## Information provided
○ ○ ○

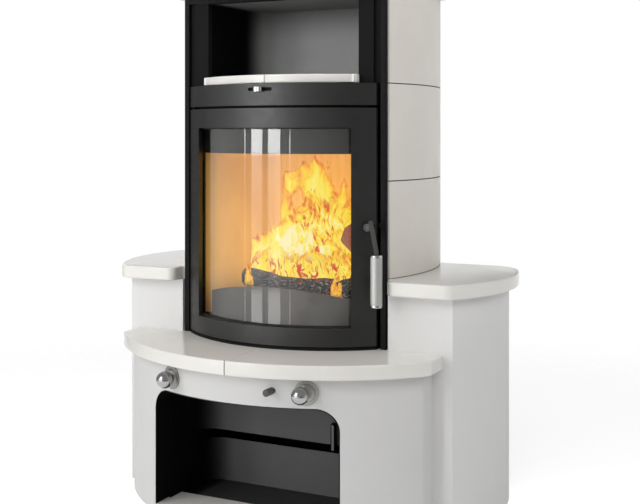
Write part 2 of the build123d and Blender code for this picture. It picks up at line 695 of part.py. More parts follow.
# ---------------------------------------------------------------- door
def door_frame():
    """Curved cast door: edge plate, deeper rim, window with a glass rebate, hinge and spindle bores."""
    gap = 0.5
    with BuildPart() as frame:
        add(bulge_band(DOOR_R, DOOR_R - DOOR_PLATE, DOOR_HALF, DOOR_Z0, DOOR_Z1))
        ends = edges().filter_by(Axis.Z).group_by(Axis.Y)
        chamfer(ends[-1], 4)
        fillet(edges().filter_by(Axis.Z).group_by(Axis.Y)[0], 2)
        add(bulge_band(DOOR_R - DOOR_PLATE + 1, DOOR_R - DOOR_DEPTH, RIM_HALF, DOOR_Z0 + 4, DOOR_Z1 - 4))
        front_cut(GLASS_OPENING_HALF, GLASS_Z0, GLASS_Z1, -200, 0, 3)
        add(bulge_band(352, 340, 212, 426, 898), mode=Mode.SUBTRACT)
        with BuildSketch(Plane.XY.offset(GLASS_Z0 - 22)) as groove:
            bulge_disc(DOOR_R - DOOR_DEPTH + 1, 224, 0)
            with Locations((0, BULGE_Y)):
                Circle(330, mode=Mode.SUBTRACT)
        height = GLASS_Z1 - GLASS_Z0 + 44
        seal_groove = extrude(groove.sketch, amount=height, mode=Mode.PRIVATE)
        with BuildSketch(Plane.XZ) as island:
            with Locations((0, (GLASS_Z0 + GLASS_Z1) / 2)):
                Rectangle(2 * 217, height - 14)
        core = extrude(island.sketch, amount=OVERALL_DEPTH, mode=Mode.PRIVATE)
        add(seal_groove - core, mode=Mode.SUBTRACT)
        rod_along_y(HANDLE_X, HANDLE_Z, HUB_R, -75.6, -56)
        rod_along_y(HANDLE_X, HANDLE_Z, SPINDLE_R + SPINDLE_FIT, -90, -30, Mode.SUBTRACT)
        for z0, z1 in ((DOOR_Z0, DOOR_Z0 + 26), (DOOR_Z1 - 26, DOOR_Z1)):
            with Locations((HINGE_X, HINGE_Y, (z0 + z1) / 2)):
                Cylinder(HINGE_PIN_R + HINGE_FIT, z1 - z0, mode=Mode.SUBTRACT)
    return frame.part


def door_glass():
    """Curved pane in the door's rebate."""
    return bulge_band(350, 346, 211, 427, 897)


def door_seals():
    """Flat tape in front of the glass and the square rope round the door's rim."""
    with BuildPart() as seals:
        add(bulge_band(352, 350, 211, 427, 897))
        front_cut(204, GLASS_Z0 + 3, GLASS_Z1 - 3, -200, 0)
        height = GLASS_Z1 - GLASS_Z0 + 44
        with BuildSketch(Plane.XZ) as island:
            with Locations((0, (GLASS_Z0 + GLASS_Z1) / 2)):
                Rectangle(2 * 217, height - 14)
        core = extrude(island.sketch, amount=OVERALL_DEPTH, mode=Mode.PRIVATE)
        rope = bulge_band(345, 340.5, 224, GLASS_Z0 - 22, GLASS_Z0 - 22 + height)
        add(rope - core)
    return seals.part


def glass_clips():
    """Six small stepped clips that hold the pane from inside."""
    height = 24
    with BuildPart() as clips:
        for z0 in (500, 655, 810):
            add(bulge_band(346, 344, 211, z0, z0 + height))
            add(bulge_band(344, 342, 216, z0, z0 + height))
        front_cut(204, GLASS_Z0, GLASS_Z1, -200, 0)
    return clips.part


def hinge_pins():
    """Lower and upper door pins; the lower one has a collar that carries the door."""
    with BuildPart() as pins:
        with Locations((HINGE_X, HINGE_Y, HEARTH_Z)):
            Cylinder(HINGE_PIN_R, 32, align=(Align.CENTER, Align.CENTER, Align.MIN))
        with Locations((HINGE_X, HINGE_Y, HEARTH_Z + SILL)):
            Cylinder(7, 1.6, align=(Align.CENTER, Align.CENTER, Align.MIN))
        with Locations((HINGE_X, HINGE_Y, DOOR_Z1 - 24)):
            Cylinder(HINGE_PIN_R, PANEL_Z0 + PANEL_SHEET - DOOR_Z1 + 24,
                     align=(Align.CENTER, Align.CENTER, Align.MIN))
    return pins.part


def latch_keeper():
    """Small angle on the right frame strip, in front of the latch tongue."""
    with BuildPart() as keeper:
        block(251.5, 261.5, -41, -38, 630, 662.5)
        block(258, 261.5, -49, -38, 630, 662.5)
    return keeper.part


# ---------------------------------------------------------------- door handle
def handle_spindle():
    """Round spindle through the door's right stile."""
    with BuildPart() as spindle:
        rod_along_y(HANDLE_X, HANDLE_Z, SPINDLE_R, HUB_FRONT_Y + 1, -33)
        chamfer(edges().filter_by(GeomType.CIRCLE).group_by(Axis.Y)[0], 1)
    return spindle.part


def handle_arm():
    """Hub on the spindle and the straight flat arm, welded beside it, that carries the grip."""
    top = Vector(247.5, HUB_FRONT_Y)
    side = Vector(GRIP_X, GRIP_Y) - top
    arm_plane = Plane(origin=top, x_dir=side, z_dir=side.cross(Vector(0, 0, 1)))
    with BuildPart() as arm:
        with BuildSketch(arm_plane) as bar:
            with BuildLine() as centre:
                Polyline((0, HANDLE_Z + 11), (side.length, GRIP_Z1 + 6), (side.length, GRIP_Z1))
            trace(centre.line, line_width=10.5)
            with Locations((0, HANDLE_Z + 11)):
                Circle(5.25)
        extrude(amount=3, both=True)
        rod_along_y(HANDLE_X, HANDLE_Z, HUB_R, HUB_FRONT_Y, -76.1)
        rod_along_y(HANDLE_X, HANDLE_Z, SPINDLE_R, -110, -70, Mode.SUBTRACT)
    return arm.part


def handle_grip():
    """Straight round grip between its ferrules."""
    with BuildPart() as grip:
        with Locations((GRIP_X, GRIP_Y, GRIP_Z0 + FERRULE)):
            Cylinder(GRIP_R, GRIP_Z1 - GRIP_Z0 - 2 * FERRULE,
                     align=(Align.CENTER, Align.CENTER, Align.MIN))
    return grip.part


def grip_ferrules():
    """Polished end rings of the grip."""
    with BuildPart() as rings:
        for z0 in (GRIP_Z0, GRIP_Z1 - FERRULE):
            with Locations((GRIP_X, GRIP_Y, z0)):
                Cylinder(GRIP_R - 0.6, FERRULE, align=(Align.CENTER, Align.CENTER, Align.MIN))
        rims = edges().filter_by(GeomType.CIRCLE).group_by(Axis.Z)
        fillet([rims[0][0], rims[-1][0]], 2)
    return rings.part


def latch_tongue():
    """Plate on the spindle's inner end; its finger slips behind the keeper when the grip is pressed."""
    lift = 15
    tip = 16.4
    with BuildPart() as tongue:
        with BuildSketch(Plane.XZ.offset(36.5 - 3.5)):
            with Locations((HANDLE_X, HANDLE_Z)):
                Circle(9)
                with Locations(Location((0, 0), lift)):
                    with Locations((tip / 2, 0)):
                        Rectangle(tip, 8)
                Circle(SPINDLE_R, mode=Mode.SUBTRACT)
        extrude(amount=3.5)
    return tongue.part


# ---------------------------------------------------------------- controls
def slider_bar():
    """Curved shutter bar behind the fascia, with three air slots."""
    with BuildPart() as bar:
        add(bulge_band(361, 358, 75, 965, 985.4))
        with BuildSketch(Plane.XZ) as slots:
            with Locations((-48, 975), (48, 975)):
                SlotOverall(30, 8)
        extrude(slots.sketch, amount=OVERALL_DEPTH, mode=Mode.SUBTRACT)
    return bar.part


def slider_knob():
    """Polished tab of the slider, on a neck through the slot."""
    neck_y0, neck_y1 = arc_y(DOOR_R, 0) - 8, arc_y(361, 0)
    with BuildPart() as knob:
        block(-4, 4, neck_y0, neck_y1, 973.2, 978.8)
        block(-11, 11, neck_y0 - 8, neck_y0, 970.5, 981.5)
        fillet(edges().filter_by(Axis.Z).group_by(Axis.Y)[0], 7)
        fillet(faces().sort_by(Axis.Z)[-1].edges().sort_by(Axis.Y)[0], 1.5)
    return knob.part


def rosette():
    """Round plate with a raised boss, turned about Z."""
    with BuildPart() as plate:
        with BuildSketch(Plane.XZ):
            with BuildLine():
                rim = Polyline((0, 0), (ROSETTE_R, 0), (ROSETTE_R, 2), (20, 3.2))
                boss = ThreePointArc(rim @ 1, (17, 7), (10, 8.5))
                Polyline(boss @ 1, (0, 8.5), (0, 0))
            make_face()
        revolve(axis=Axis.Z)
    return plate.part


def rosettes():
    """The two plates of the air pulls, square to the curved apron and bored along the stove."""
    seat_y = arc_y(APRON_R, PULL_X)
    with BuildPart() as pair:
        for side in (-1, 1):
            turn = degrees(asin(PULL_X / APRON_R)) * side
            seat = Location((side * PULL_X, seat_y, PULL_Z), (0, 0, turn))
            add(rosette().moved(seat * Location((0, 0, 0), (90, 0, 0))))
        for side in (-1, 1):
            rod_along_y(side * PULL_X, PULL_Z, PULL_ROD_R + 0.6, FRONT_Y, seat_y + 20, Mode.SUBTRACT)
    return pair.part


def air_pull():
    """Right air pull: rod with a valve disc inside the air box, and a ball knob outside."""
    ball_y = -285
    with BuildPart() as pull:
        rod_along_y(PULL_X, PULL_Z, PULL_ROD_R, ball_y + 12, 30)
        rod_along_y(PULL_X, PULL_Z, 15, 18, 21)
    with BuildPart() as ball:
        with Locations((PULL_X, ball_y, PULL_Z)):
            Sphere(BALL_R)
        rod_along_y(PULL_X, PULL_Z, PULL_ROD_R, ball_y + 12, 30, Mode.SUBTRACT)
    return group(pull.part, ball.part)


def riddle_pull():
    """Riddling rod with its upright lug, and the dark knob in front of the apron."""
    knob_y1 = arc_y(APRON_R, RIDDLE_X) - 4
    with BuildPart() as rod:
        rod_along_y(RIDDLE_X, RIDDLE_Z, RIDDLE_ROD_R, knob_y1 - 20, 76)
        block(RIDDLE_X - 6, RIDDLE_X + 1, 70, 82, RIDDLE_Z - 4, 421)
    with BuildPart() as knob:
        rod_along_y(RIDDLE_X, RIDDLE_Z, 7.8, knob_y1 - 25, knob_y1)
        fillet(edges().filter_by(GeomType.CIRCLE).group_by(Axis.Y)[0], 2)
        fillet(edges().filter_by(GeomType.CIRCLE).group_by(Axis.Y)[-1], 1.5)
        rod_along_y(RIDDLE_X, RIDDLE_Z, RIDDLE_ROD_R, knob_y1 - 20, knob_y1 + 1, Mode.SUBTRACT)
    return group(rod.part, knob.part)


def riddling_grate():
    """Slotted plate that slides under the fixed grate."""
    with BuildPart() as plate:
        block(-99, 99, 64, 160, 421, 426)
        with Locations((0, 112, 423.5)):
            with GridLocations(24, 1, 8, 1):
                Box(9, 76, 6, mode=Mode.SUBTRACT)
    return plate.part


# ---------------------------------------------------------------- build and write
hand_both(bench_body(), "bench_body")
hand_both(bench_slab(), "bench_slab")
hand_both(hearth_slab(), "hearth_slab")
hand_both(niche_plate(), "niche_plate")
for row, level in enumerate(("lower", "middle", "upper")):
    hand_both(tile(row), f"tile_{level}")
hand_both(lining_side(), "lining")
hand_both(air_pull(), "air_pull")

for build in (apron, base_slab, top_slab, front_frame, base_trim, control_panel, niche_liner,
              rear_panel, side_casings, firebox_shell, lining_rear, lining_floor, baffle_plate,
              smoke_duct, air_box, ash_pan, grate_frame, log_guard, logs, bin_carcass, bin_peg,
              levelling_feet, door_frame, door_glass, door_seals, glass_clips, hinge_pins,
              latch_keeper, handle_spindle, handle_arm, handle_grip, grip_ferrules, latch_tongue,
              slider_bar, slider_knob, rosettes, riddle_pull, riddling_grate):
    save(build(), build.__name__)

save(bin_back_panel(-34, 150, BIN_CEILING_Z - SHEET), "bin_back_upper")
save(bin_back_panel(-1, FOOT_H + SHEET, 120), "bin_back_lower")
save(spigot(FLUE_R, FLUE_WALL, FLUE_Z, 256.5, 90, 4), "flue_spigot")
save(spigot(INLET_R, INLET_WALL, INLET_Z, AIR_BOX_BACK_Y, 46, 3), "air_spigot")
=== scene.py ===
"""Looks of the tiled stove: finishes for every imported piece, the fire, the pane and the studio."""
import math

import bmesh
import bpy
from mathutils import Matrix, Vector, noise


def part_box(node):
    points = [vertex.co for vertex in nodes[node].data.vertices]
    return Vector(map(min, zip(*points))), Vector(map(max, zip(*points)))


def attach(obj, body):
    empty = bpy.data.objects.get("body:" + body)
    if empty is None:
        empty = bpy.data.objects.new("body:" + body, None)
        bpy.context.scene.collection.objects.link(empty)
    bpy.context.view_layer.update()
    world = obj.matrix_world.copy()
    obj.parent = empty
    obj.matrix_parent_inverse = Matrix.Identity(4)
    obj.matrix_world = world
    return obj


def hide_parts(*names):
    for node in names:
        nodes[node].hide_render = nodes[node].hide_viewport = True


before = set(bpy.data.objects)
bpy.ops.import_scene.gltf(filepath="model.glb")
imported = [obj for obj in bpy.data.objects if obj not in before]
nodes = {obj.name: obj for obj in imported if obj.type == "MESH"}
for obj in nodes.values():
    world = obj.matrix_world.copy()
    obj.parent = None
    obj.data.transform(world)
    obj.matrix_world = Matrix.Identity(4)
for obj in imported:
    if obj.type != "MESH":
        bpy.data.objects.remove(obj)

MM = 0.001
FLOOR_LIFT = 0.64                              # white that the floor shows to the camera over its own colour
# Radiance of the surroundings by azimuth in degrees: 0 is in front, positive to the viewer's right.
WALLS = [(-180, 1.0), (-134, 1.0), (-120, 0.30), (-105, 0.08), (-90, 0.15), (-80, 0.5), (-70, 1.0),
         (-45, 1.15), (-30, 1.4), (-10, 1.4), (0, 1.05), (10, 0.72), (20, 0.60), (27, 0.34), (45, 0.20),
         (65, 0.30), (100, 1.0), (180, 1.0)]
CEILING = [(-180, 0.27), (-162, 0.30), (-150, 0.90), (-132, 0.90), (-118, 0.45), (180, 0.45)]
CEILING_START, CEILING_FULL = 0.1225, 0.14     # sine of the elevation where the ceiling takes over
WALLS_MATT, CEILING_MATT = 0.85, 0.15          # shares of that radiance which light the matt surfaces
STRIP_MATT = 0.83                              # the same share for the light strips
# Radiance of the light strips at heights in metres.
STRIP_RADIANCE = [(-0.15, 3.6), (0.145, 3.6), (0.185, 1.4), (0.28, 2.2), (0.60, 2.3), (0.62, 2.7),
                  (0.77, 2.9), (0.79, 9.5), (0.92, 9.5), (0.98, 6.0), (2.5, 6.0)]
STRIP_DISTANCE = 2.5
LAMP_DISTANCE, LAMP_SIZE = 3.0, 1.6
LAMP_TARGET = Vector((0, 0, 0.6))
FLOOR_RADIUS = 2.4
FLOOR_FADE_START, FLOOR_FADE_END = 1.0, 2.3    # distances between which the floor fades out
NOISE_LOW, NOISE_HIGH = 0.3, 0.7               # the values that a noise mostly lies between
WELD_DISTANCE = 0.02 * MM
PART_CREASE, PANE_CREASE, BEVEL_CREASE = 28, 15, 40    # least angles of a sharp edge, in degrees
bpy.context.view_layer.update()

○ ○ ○

## Short problem
Your task is to print the lines from the one containing "zip(*points))), Vector(map(max, zip(*points)))" through the one containing "bpy.data.objects.remove(obj)", exactly and with nothing added.

## Expected answer
    return Vector(map(min, zip(*points))), Vector(map(max, zip(*points)))


def attach(obj, body):
    empty = bpy.data.objects.get("body:" + body)
    if empty is None:
        empty = bpy.data.objects.new("body:" + body, None)
        bpy.context.scene.collection.objects.link(empty)
    bpy.context.view_layer.update()
    world = obj.matrix_world.copy()
    obj.parent = empty
    obj.matrix_parent_inverse = Matrix.Identity(4)
    obj.matrix_world = world
    return obj


def hide_parts(*names):
    for node in names:
        nodes[node].hide_render = nodes[node].hide_viewport = True


before = set(bpy.data.objects)
bpy.ops.import_scene.gltf(filepath="model.glb")
imported = [obj for obj in bpy.data.objects if obj not in before]
nodes = {obj.name: obj for obj in imported if obj.type == "MESH"}
for obj in nodes.values():
    world = obj.matrix_world.copy()
    obj.parent = None
    obj.data.transform(world)
    obj.matrix_world = Matrix.Identity(4)
for obj in imported:
    if obj.type != "MESH":
        bpy.data.objects.remove(obj)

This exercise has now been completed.